Taking Matson as an example, it has a dedicated terminal at the Port of Long Beach in the United States, as well as two off-dock yards and a fast container pickup model without appointments. It has created a “highway on the sea” for cross-border sellers between China and the United States. Through Matson’s sea freight channel, goods can be transported from Shanghai to Long Beach in the United States in as little as 11 days, which is half the time of traditional sea freight.

“The opening of sea freight channels is a significant advantage for Temu,” said Bai Ming, Deputy Director of the International Market Research Institute at the Ministry of Commerce. He believes that increasing sea freight not only greatly reduces cross-border logistics costs but also expands the range of goods. Large items that were previously inconvenient to air transport can now smoothly reach overseas markets, while reducing the risk of over-reliance on a single logistics channel. In other words, sea freight is beneficial for the circulation of large items such as furniture, machinery, and building materials, laying the foundation for merchants to develop comprehensive multi-category trading and increase sales profits. Chinese manufacturing can reach more countries and regions and help merchants find business growth.

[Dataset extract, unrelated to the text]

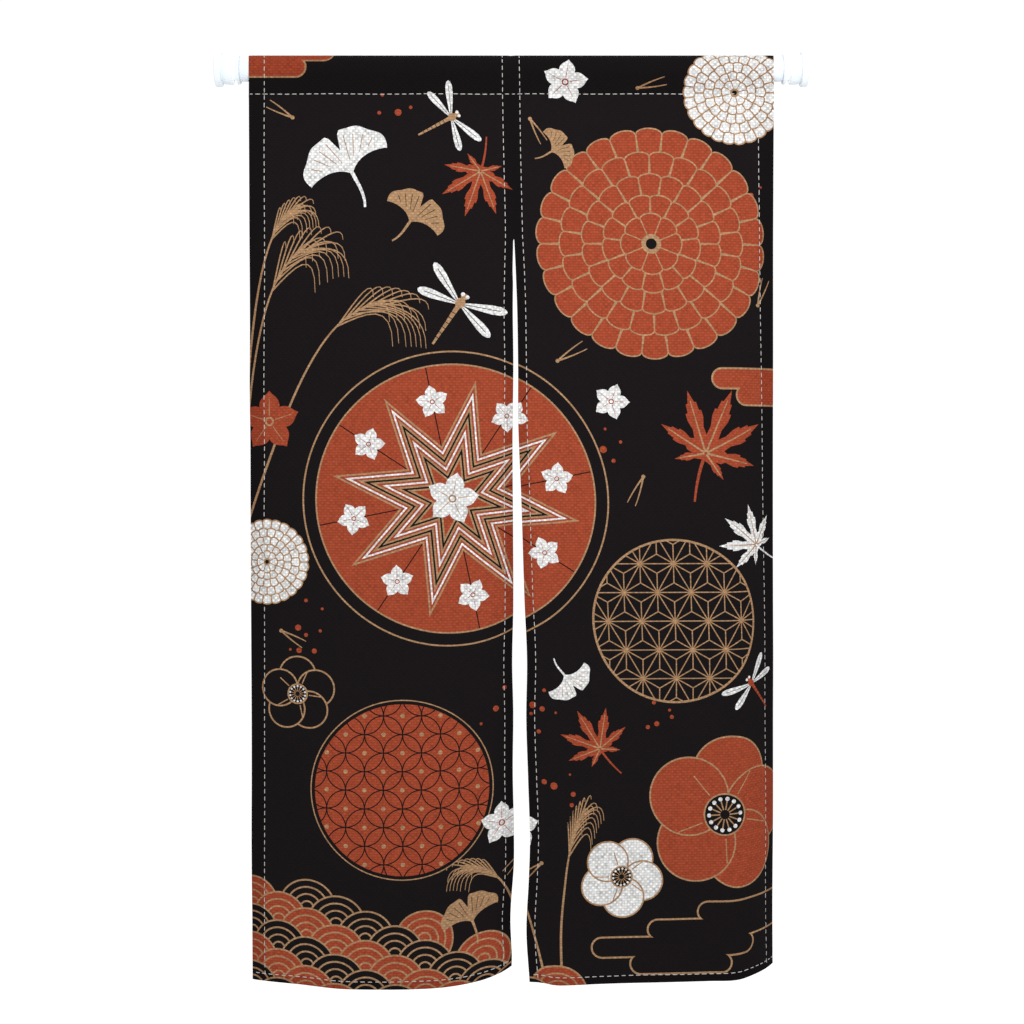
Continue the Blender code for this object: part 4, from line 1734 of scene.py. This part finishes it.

“Black Friday” promotion is not only a shopping frenzy for overseas consumers but also a hopeful opportunity for cross-border sellers affected by industry reshuffling, upgrading of the industrial chain, and rising costs. Temu takes multiple measures to assist foreign trade factories and merchants in selling worldwide, enabling Chinese manufacturing to be loved and recognized by global consumers. It injects vitality into the global consumer market.